Q: What does 'in-principle approval' mean from MAS?
A: It means MAS has conditionally accepted Coinbase’s application pending final checks and compliance requirements. Once fulfilled, the company will receive full licensing under the Payment Services Act.

Q: Can retail investors still buy crypto in Singapore?
A: Yes, but with growing restrictions. MAS allows retail access but discourages speculative behavior through advertising bans, removal of ATMs, and proposed suitability tests.

Q: Why did Binance exit Singapore?
A: Binance withdrew its license application due to challenges in meeting MAS’s stringent AML and governance requirements. It later closed its local platform, Binance.sg.

Q: Is Singapore banning cryptocurrency?
A: No. MAS distinguishes between banning crypto and regulating it responsibly. The focus is on curbing reckless speculation while supporting blockchain innovation and institutional use.

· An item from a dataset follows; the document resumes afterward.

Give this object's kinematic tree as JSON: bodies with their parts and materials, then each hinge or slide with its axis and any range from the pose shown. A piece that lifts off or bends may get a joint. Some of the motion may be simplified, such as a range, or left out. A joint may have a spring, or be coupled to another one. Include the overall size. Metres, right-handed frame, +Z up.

Q: How does MAS view stablecoins?
A: MAS supports stablecoins only if they maintain proper reserves and are used for legitimate payments—not speculation. Regulatory scrutiny ensures stability and trust.

Q: What are the risks of unregulated crypto platforms?
A: Users may face higher risks of fraud, loss of funds, lack of recourse, and exposure to money laundering activities. Regulated platforms must adhere to strict security and reporting standards.

The Road Ahead for Global Exchanges

Coinbase’s advancement in Singapore signals a broader trend: the era of unregulated crypto operations is ending. As governments worldwide establish clearer rules, exchanges must choose between compliance or exclusion from major markets.

For users, this shift brings greater protection and transparency. For innovators, it creates a stable foundation to build next-generation financial products—from tokenized assets to decentralized identity systems.

While challenges remain—especially in balancing innovation with investor safety—Singapore’s model offers a blueprint for how regulators can engage with the crypto economy without stifling progress.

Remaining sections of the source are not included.